From the line with "crest_end = crest_mid" to the line with "imported = [obj", both lines included, set down exactly those lines, please, and no others.

• **Source material**
(begin)
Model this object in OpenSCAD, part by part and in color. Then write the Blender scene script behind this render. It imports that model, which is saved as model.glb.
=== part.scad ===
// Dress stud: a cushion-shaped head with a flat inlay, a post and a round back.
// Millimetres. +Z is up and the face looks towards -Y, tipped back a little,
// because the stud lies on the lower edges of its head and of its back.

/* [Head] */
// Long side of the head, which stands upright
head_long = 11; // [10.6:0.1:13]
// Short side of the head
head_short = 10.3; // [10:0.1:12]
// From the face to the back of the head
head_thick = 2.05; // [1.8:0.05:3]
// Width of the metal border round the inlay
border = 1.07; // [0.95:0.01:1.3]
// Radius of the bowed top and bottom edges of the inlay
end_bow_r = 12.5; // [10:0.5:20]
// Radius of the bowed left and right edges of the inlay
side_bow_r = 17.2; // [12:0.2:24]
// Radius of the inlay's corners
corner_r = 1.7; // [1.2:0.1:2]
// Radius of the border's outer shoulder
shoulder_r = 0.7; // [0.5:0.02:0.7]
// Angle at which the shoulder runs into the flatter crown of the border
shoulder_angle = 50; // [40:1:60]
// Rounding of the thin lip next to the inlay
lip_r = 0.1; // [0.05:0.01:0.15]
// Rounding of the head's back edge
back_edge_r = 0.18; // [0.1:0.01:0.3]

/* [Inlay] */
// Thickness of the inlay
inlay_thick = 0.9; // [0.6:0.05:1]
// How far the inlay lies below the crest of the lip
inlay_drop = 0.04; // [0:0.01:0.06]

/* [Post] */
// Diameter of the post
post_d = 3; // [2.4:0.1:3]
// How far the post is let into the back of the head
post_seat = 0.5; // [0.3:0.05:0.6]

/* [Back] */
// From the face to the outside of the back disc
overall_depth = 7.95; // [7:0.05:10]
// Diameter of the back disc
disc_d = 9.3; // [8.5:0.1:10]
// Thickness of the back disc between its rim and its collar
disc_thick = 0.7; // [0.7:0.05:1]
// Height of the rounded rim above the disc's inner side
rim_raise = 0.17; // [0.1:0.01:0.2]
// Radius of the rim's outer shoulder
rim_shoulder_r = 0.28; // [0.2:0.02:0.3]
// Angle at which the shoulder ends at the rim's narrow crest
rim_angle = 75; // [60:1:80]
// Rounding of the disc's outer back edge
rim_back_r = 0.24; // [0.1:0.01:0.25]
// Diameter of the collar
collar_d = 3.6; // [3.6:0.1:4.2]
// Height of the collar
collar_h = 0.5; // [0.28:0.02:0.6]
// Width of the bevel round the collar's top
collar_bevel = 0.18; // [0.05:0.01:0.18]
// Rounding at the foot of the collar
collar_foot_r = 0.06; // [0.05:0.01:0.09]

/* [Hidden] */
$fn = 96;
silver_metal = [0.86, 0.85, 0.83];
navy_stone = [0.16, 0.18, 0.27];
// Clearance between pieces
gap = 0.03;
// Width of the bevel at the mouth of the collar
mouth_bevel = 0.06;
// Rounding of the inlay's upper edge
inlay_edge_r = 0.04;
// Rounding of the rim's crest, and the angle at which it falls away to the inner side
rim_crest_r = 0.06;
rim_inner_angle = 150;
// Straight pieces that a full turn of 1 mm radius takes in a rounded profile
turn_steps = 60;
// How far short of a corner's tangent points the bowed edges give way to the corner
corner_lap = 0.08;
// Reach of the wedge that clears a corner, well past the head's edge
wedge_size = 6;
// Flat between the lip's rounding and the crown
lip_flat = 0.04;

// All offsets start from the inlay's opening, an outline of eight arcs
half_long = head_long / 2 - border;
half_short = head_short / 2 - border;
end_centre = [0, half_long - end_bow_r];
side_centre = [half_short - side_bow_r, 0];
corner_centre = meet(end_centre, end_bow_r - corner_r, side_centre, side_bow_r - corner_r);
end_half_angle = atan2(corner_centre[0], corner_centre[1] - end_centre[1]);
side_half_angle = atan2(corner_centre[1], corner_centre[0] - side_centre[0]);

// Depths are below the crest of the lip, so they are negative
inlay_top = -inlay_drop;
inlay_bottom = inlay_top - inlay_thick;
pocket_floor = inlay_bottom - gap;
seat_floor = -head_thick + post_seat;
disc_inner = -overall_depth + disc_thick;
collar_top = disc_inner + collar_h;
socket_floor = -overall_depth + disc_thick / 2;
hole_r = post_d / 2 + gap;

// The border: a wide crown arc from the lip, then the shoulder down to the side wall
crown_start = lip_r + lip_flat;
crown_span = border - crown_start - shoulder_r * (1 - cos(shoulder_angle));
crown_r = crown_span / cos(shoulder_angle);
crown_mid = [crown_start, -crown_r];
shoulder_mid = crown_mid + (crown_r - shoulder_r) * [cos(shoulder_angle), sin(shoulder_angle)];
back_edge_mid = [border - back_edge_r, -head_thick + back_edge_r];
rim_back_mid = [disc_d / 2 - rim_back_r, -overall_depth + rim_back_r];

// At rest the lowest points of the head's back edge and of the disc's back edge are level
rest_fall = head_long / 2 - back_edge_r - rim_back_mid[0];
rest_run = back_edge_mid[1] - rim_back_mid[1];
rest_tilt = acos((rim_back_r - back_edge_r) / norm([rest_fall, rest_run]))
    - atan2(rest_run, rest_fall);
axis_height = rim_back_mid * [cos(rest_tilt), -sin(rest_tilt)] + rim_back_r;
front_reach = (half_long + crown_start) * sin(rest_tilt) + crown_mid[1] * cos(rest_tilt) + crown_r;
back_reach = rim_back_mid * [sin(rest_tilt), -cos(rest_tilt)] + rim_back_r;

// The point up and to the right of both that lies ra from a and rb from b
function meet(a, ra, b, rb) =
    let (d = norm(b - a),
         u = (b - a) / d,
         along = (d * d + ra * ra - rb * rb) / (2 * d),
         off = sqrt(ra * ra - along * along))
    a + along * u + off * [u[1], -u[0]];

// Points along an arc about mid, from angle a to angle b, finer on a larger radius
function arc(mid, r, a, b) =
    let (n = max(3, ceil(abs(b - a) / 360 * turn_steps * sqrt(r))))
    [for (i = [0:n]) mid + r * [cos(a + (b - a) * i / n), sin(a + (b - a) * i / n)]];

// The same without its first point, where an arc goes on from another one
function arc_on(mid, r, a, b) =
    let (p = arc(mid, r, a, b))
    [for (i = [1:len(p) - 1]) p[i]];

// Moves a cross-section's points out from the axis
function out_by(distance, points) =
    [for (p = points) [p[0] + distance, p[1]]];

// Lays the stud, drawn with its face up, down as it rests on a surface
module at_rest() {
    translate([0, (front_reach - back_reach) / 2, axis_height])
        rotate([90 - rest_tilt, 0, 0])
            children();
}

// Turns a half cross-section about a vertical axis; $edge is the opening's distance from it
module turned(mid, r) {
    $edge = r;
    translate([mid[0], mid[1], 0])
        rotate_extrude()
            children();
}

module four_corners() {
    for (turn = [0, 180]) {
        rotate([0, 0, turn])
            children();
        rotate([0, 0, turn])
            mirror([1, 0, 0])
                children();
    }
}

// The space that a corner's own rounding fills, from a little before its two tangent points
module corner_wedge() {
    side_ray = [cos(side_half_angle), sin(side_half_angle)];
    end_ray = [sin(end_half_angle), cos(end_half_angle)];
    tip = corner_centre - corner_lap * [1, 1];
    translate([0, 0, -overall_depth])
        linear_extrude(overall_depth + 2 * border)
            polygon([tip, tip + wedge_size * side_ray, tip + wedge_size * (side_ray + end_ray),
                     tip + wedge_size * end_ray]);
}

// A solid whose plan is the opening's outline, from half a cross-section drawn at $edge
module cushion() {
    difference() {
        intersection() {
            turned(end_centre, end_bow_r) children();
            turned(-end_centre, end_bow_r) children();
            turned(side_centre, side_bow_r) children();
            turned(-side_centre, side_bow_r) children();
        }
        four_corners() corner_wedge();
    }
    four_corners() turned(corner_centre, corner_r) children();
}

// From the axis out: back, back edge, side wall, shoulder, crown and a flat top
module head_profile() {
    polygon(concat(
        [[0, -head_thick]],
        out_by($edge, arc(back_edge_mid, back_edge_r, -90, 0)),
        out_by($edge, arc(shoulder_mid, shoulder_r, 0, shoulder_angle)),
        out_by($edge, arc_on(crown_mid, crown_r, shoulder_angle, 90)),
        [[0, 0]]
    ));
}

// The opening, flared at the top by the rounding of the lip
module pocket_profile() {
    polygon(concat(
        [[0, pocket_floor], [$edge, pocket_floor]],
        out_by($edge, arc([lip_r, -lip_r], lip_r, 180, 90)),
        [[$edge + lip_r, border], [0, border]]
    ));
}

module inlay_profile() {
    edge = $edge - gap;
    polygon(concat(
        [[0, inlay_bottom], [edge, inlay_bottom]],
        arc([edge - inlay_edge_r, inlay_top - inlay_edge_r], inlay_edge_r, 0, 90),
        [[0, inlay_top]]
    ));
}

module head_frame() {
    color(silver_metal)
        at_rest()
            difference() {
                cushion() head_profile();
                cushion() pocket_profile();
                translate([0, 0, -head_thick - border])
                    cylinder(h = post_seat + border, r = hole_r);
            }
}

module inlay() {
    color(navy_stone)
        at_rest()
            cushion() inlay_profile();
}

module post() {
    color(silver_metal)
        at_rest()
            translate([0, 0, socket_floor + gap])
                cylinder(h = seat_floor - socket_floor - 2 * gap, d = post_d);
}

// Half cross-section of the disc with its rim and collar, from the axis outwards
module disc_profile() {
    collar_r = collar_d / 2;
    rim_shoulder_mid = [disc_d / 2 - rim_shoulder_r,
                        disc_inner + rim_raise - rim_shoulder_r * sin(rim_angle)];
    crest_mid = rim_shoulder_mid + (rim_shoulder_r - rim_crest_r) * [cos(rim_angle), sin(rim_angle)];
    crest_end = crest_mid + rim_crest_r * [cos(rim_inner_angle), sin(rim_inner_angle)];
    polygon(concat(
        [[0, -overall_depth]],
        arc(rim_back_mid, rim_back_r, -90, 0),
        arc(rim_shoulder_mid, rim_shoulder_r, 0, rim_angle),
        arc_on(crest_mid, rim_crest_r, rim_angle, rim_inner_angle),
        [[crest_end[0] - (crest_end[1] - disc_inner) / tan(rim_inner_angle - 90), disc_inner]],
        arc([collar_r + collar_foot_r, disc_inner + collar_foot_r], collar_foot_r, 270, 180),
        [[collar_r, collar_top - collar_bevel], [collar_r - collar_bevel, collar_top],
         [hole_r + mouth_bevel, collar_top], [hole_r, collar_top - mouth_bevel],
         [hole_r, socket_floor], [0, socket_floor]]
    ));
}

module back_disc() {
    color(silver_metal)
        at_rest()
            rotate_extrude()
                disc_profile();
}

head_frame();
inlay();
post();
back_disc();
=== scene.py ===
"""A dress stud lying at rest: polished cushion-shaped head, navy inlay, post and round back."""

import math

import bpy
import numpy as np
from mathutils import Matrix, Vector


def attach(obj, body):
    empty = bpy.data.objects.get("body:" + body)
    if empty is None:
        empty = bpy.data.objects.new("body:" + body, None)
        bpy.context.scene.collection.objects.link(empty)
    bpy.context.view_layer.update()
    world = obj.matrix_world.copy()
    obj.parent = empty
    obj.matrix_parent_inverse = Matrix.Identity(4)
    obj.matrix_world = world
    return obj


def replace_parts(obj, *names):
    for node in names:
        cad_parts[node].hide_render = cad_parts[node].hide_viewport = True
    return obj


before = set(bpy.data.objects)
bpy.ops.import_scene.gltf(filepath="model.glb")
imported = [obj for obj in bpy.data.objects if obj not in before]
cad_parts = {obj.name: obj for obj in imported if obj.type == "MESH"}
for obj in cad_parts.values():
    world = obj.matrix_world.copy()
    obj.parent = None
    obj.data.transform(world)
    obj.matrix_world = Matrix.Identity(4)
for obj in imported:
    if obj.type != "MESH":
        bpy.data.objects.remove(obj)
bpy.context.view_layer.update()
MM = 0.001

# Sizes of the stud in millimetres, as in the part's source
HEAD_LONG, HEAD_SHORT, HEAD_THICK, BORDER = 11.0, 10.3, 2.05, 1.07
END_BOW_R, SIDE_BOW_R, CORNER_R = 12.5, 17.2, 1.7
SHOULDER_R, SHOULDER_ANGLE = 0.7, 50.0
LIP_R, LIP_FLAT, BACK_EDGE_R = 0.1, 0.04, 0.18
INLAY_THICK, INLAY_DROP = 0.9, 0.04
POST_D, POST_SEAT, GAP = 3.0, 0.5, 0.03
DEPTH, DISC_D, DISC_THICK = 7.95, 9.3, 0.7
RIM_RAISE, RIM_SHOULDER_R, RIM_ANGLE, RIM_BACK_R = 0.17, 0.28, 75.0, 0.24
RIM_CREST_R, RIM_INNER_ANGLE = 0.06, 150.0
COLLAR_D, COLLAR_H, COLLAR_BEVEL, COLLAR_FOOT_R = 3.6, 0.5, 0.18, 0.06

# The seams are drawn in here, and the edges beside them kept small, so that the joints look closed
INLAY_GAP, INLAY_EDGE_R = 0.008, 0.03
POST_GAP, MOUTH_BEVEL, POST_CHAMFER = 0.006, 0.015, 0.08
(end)
• **Right answer**
    crest_end = crest_mid + rim_crest_r * [cos(rim_inner_angle), sin(rim_inner_angle)];
    polygon(concat(
        [[0, -overall_depth]],
        arc(rim_back_mid, rim_back_r, -90, 0),
        arc(rim_shoulder_mid, rim_shoulder_r, 0, rim_angle),
        arc_on(crest_mid, rim_crest_r, rim_angle, rim_inner_angle),
        [[crest_end[0] - (crest_end[1] - disc_inner) / tan(rim_inner_angle - 90), disc_inner]],
        arc([collar_r + collar_foot_r, disc_inner + collar_foot_r], collar_foot_r, 270, 180),
        [[collar_r, collar_top - collar_bevel], [collar_r - collar_bevel, collar_top],
         [hole_r + mouth_bevel, collar_top], [hole_r, collar_top - mouth_bevel],
         [hole_r, socket_floor], [0, socket_floor]]
    ));
}

module back_disc() {
    color(silver_metal)
        at_rest()
            rotate_extrude()
                disc_profile();
}

head_frame();
inlay();
post();
back_disc();
=== scene.py ===
"""A dress stud lying at rest: polished cushion-shaped head, navy inlay, post and round back."""

import math

import bpy
import numpy as np
from mathutils import Matrix, Vector


def attach(obj, body):
    empty = bpy.data.objects.get("body:" + body)
    if empty is None:
        empty = bpy.data.objects.new("body:" + body, None)
        bpy.context.scene.collection.objects.link(empty)
    bpy.context.view_layer.update()
    world = obj.matrix_world.copy()
    obj.parent = empty
    obj.matrix_parent_inverse = Matrix.Identity(4)
    obj.matrix_world = world
    return obj


def replace_parts(obj, *names):
    for node in names:
        cad_parts[node].hide_render = cad_parts[node].hide_viewport = True
    return obj


before = set(bpy.data.objects)
bpy.ops.import_scene.gltf(filepath="model.glb")
imported = [obj for obj in bpy.data.objects if obj not in before]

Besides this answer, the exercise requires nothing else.